— START DATA LINES —

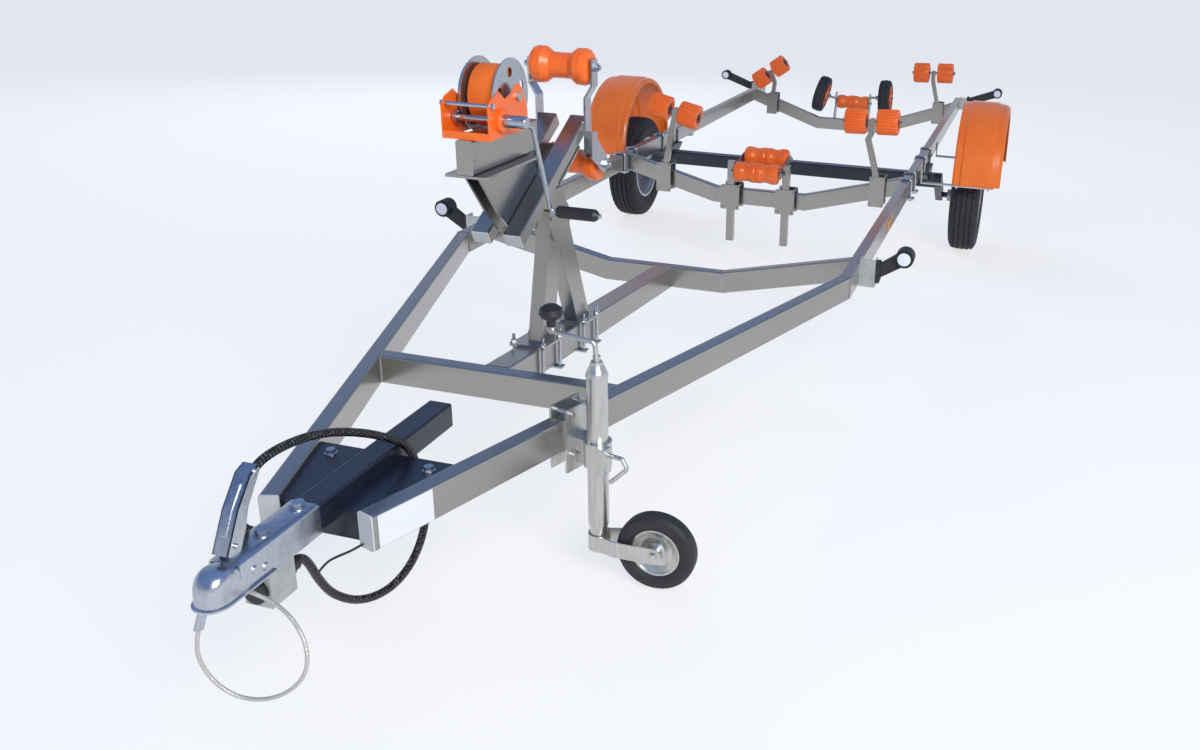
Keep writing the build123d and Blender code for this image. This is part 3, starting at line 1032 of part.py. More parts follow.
for name, dia, path in CORDS:
    radii = bends(path)
    print(name, "radii", radii)
    with BuildPart() as cord:
        with BuildLine() as route:
            FilletPolyline(*path, radius=radii)
        with BuildSketch(Plane(origin=route.line @ 0, z_dir=route.line % 0)):
            Circle(dia / 2)
        sweep(path=route.line)
    long = sum(e.length for e in route.line.edges())
    print(name, "length", round(long), "volume over section x length",
          round(cord.part.volume / (3.14159 * dia ** 2 / 4 * long), 4))
    park(cord, name)

FERRULE_DIP = 0.28      # lean of the ferrule under the coupling's lip
with BuildPart() as rope_ferrule:
    with BuildSketch(Plane(origin=(-9, -4641, 470), z_dir=(3, 4 + 6 * FERRULE_DIP, 18))):
        SlotOverall(20, 12)
    extrude(amount=33)
park(rope_ferrule, "rope_ferrule")
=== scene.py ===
"""Boat trailer parked on its jack: the finish and the small parts of each piece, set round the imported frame.

Sizes are in millimetres in the level chassis: X to the trailer's right, -Y to the coupling, Z up from the ground,
Y from the hubs. to_row sets them nose-down with the chassis and turns them into metres.
"""
import json
import math

import bmesh
import bpy
from mathutils import Matrix, Vector

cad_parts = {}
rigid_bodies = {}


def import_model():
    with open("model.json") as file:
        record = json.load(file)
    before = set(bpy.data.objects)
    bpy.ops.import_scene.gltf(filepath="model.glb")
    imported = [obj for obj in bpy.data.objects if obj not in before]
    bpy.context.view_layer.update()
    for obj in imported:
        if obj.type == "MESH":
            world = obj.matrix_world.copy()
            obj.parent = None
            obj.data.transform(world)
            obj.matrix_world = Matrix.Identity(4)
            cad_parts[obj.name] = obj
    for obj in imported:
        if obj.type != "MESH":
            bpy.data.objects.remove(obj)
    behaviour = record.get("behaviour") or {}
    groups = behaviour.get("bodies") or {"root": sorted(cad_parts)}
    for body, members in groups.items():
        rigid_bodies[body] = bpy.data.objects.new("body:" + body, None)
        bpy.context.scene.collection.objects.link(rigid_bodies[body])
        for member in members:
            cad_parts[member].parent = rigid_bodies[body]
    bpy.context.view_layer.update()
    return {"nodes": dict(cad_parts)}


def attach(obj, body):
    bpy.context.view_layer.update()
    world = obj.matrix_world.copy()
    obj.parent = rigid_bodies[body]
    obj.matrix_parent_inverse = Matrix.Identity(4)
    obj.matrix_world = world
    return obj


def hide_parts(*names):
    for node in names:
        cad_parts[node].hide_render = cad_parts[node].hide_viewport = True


for leftover in list(bpy.data.objects):
    bpy.data.objects.remove(leftover)
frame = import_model()

# ------------------------------------------------------------------ camera
# Stands in front of the coupling on the jack's side, a little above the winch, and looks down along the trailer.
PITCH, Y_AXLE, HUB_Z = math.radians(1.82), 1325.1, 289.0
to_row = (Matrix.Scale(0.001, 4) @ Matrix.Translation((0, Y_AXLE, HUB_Z)) @ Matrix.Rotation(PITCH, 4, "X")
          @ Matrix.Translation((0, 0, -HUB_Z)))
camera_data = bpy.data.cameras.new("camera")
camera_data.sensor_width = 36.0
camera_data.lens = 32.118
camera_data.shift_x, camera_data.shift_y = -0.1164, -0.0538
camera_data.clip_end = 200
camera = bpy.data.objects.new("camera", camera_data)
bpy.context.scene.collection.objects.link(camera)
EYE = (1.28507, -4.61703, 1.46419)
yaw, dip, roll = math.radians(-14.922), math.radians(-17.988), math.radians(2.489)
ahead = Vector((math.sin(yaw) * math.cos(dip), math.cos(yaw) * math.cos(dip), math.sin(dip)))
level = Vector((math.cos(yaw), -math.sin(yaw), 0))
over = level.cross(ahead)
right = level * math.cos(roll) + over * math.sin(roll)
top = over * math.cos(roll) - level * math.sin(roll)
camera.matrix_world = Matrix(((right.x, top.x, -ahead.x, EYE[0]), (right.y, top.y, -ahead.y, EYE[1]),
                              (right.z, top.z, -ahead.z, EYE[2]), (0, 0, 0, 1)))
bpy.context.scene.camera = camera
bpy.context.scene.view_settings.view_transform = "Standard"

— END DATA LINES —

## WHAT IS BEING ASKED
Give again, word for word, every line of the listing above from the one with "FERRULE_DIP = 0.28" to the one with "for node in", both inclusive, and nothing beyond them.

## THE SOLUTION
FERRULE_DIP = 0.28      # lean of the ferrule under the coupling's lip
with BuildPart() as rope_ferrule:
    with BuildSketch(Plane(origin=(-9, -4641, 470), z_dir=(3, 4 + 6 * FERRULE_DIP, 18))):
        SlotOverall(20, 12)
    extrude(amount=33)
park(rope_ferrule, "rope_ferrule")
=== scene.py ===
"""Boat trailer parked on its jack: the finish and the small parts of each piece, set round the imported frame.

Sizes are in millimetres in the level chassis: X to the trailer's right, -Y to the coupling, Z up from the ground,
Y from the hubs. to_row sets them nose-down with the chassis and turns them into metres.
"""
import json
import math

import bmesh
import bpy
from mathutils import Matrix, Vector

cad_parts = {}
rigid_bodies = {}


def import_model():
    with open("model.json") as file:
        record = json.load(file)
    before = set(bpy.data.objects)
    bpy.ops.import_scene.gltf(filepath="model.glb")
    imported = [obj for obj in bpy.data.objects if obj not in before]
    bpy.context.view_layer.update()
    for obj in imported:
        if obj.type == "MESH":
            world = obj.matrix_world.copy()
            obj.parent = None
            obj.data.transform(world)
            obj.matrix_world = Matrix.Identity(4)
            cad_parts[obj.name] = obj
    for obj in imported:
        if obj.type != "MESH":
            bpy.data.objects.remove(obj)
    behaviour = record.get("behaviour") or {}
    groups = behaviour.get("bodies") or {"root": sorted(cad_parts)}
    for body, members in groups.items():
        rigid_bodies[body] = bpy.data.objects.new("body:" + body, None)
        bpy.context.scene.collection.objects.link(rigid_bodies[body])
        for member in members:
            cad_parts[member].parent = rigid_bodies[body]
    bpy.context.view_layer.update()
    return {"nodes": dict(cad_parts)}


def attach(obj, body):
    bpy.context.view_layer.update()
    world = obj.matrix_world.copy()
    obj.parent = rigid_bodies[body]
    obj.matrix_parent_inverse = Matrix.Identity(4)
    obj.matrix_world = world
    return obj


def hide_parts(*names):
    for node in names:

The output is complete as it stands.